There are a million published authors out there who have produced great novels despite doubts of their own because they found the motivation to keep on going. Recently, a fellow aspiring author asked me how I stay motivated. The truth is that while I face many challenges in my writing, keeping motivated is not one. When doubt creeps up, I surround myself with positivity. I collect positive quotes and videos like some people collect reasons not to try. That way, I can remind myself that people (me) can still be great writers even if they’re not “naturally gifted” because:
- A writer is a writer not because she writes well and easily, because she has amazing talent, or because everything she does is golden. A writer is a writer because, even when there is no hope, even when nothing you do shows any sign of promise, you keep writing anyway. –Junot Diaz, winner of the Pulitzer Prize for Fiction, 2008.
That little doozy is saved as a background to my phone. I also think EVERYONE should see Jim Carrey give this commencement speech. It has a ridiculous number of hits, so maybe you already have. If not, WATCH IT. If you can’t watch the whole thing, check out these highlights.
- I have no limits. I cannot be contained because I am the container.
- . . . you can fail at what you don’t want, so you might as well take a chance at doing what you love.
- Your need for acceptance can make you invisible in this world. Let the light shine through your form. Risk being seen in all of your glory.
- I was concerned about going out into the world and doing something bigger than myself until someone smarter than myself said there’s nothing bigger than myself.
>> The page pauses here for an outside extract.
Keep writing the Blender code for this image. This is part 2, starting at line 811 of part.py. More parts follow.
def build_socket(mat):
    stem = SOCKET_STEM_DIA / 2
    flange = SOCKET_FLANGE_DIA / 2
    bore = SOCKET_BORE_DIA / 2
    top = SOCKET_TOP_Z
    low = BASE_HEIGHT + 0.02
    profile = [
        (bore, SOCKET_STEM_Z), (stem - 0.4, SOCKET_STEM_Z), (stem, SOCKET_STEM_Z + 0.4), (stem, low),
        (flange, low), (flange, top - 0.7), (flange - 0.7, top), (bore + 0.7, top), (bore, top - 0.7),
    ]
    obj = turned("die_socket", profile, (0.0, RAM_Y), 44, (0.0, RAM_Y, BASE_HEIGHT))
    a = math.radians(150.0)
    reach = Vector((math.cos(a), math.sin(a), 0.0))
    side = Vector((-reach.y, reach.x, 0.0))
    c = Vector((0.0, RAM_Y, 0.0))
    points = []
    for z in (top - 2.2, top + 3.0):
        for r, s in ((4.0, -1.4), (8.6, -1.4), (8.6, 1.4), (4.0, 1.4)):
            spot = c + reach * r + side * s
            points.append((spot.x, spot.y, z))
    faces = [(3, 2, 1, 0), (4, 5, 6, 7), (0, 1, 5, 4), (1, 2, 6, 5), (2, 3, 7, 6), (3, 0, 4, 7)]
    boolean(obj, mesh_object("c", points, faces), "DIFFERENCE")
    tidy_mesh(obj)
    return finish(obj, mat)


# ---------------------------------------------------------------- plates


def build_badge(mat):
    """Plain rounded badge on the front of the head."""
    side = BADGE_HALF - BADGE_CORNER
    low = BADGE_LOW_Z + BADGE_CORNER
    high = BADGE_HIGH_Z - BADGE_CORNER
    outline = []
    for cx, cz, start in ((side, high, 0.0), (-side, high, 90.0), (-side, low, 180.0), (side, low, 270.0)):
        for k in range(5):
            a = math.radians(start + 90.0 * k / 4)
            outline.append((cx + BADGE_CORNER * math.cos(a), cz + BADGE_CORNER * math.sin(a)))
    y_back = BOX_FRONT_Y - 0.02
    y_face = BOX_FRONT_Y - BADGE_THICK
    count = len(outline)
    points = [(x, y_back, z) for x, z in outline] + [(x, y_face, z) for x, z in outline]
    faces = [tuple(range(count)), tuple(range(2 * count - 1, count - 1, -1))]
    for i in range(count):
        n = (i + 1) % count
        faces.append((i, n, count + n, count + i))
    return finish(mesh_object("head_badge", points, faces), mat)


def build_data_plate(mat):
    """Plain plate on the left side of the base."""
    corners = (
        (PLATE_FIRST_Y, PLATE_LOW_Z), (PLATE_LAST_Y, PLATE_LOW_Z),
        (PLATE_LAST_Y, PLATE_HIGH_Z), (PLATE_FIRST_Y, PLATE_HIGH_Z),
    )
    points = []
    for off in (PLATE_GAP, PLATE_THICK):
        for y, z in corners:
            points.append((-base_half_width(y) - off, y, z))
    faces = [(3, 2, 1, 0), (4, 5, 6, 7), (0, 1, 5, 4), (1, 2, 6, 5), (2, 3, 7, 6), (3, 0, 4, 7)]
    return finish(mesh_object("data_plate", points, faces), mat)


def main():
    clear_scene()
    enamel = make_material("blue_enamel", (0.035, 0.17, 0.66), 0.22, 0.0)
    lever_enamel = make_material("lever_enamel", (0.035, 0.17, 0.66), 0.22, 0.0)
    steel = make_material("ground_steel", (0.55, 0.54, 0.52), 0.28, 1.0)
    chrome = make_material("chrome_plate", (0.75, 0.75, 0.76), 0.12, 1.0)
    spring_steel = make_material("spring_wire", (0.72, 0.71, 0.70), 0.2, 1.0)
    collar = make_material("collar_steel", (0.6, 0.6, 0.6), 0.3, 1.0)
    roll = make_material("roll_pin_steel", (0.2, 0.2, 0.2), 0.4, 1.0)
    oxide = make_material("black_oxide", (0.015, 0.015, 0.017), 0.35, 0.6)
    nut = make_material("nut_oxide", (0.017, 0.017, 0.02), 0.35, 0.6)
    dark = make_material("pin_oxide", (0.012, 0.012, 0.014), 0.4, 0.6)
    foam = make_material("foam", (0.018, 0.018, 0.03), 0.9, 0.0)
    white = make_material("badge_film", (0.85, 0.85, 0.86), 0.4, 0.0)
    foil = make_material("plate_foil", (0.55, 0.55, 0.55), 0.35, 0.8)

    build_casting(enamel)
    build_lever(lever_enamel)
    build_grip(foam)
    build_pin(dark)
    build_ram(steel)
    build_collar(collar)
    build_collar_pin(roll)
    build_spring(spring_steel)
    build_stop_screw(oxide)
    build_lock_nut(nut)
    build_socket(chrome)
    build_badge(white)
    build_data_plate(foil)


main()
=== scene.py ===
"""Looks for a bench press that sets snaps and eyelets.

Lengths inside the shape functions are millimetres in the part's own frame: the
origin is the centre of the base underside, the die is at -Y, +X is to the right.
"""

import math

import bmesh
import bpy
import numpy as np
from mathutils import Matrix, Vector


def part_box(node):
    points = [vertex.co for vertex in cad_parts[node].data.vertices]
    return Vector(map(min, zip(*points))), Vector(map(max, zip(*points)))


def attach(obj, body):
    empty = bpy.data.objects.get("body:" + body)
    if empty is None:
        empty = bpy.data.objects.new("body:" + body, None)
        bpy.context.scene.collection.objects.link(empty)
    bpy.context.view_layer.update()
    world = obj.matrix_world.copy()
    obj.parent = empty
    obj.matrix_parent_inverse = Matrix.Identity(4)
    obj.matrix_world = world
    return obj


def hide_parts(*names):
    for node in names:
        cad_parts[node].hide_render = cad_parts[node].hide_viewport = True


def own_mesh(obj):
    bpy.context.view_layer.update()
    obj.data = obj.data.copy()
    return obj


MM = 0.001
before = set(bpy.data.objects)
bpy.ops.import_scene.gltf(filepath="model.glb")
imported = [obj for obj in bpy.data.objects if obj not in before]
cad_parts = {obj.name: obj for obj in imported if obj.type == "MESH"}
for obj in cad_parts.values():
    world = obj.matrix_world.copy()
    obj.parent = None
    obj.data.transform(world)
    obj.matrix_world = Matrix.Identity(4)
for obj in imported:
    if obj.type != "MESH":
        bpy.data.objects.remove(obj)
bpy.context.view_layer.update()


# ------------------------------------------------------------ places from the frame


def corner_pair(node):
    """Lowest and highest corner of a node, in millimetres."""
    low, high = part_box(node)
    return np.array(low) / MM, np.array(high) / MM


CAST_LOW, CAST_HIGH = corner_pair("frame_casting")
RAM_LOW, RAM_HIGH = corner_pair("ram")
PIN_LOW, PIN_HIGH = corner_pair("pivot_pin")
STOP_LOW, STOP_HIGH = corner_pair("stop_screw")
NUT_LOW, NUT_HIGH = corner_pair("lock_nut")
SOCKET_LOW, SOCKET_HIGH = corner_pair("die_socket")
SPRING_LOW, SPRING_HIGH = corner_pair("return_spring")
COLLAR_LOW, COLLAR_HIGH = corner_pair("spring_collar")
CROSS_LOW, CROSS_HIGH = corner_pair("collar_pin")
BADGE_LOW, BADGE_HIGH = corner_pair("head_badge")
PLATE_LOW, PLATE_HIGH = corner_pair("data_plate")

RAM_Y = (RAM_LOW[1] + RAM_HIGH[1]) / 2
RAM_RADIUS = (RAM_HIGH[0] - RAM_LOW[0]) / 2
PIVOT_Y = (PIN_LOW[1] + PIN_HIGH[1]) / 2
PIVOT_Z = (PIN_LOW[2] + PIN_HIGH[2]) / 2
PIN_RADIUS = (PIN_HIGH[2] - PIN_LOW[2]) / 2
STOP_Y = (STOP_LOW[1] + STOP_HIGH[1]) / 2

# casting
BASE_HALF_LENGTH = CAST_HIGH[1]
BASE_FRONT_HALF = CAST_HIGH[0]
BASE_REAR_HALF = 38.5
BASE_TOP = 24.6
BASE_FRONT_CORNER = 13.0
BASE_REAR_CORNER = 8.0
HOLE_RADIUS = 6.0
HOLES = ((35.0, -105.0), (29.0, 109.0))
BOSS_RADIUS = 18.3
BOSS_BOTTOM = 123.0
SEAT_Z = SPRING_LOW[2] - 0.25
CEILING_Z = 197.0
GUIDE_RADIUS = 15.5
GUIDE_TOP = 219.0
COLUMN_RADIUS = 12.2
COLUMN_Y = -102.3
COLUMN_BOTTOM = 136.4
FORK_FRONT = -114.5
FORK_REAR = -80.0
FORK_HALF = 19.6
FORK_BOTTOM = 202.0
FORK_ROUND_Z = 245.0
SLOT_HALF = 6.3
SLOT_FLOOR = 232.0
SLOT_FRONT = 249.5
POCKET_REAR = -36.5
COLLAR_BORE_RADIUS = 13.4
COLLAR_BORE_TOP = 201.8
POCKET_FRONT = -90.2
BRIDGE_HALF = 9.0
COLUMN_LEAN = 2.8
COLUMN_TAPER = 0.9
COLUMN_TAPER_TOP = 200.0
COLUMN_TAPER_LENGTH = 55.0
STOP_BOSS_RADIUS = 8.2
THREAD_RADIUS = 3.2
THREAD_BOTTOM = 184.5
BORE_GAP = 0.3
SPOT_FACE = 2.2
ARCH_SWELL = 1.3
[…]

- Take a chance on faith. Not religion, faith. Not hope, faith. Hope is a beggar. Hope walks through the fire and faith leaps over it.
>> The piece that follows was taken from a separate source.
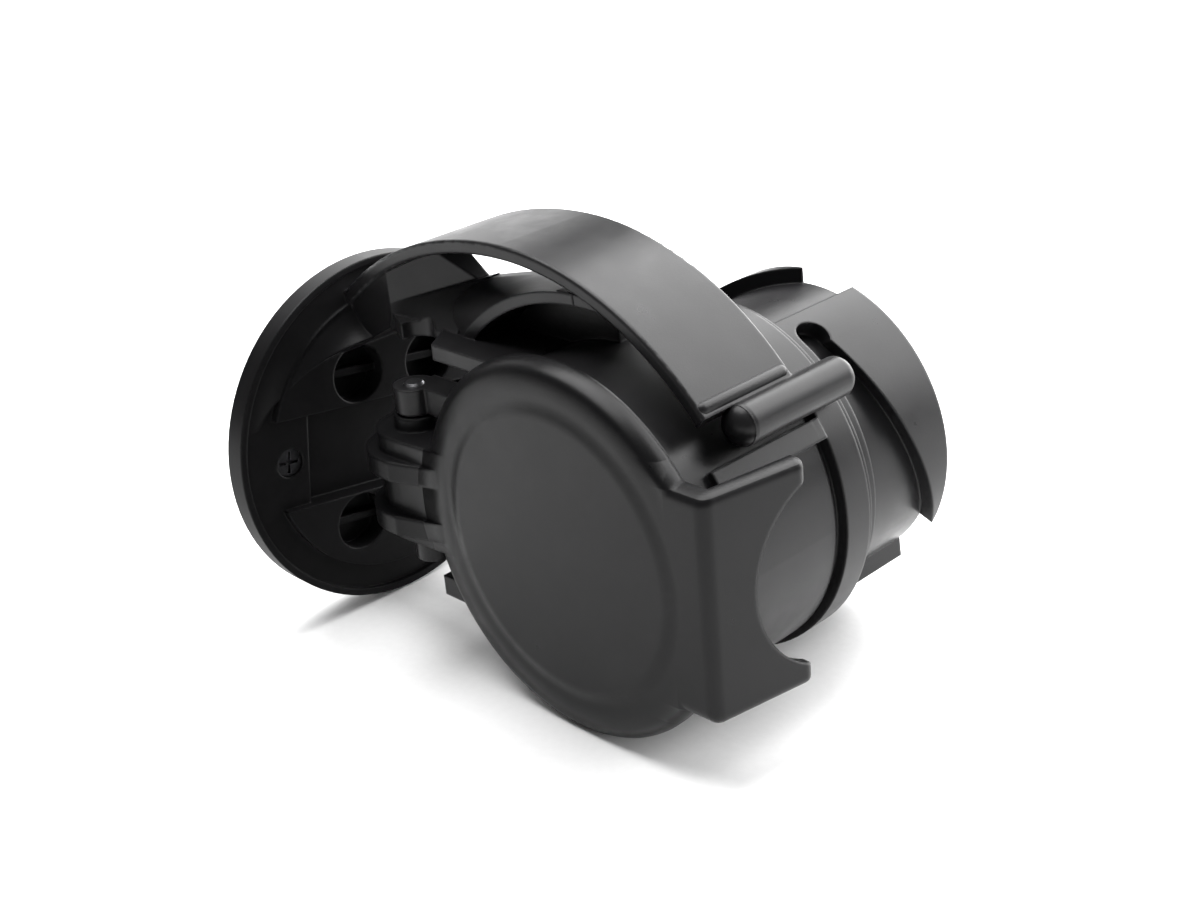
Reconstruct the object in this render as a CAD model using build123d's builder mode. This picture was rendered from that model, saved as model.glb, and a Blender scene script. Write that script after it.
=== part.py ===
from build123d import *

import math
import os

# A short trailer plug adapter: a thirteen-pin bayonet plug at the back and a seven-pin
# socket with a sprung lid at the front. One moulding carries both, with a round flange
# at the side, a hood and a grip strap that arches over the body to a finger bead.
# Millimetres. Y runs along the plug axis, from the socket's mouth at y = 0 to the plug end.
# X runs across, from the flange at the hinge side to the lid's finger skirt. Z is up.

os.makedirs("parts", exist_ok=True)

# Clearances
RUN_GAP = 0.3
SLIP_GAP = 0.05

# Main tube
TUBE_R = 24.9
BORE_R = 21.3
MOUTH_R = 21.8
MOUTH_DEEP = 4.6
TUBE_FRONT = 0.0
COLLAR_R = 25.8
COLLAR_LENGTH = 4.8
COLLAR_END = 30.2
GROOVE_WIDTH = 1.3
GROOVE_DEPTH = 0.8
SEAT_Y = 20.0
WEB_THICK = 2.0
WIRE_HOLE_R = 15.5
REAR_HOLE_R = 17.0
RIM_EDGE = 0.6

# Plug end
FLANGE_R = 20.6
FLANGE_THICK = 3.2
NOSE_R = 18.3
NOSE_WALL = 2.0
NOSE_END = 49.6
NOSE_FLOOR = 35.0
PIN_R = 1.25
PIN_TIP = 44.0
PIN_TAIL = 2.5
OUTER_PINS = 8
OUTER_PIN_CIRCLE = 11.6
INNER_PINS = 4
INNER_PIN_CIRCLE = 5.6
KEY_WIDTH = 4.0
KEY_HEIGHT = 0.9
KEY_LENGTH = 8.0
PLUG_GASKET = 0.6
NOSE_SEAL_Y = 38.5
NOSE_SEAL_WIDTH = 2.0
NOSE_SEAL_HEIGHT = 1.1
SEAL_GROOVE = 0.7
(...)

If you’re having trouble staying motivated, try watching Oprah’s Master Class on OWN, where the “masters” of various fields (mostly celebrities) explain how they got to where they are, and the lessons they learned along the way. My favorite show so far, not surprisingly, features the lovely Miss O herself, although Billy Bob Thornton, Sharon Stone and Susan Sarandon are very close runners up. These morsels of wisdom come from Oprah:
- When you do well, when you do your best, people notice.
- Luck is preparation meeting with the moment of opportunity.
- Every single thing that has ever happened to you is preparing you for the moment that is to come.
- It’s not about the other guy. It’s about what you can do. You need to give it everything you’ve got, all the time, for yourself.
Despite the story in my last blog where I threw The Secret in the bin at the airport in Montreal, I believe in the power of positive thinking. I wouldn’t take the time to write if I didn’t. Despite the (sometimes) glazed expressions that crop up when I explain my plot, I love my plot. I just need to find a way to explain it properly. When I get hit with doubt, I take a few days and wallow. But, I pick myself back up. Because that’s what writers do. My motivation comes from the knowledge that writers are people. They’re not superheroes. They have families, and doubts, and the same 24 hours in a day that I have. And, if I try hard enough, my book WILL be great.
Writing a book takes time. It’s easy to become overwhelmed. Aspiring authors give up every day. So, what’s the secret to finishing that novel?
How are YOU going to stay motivated?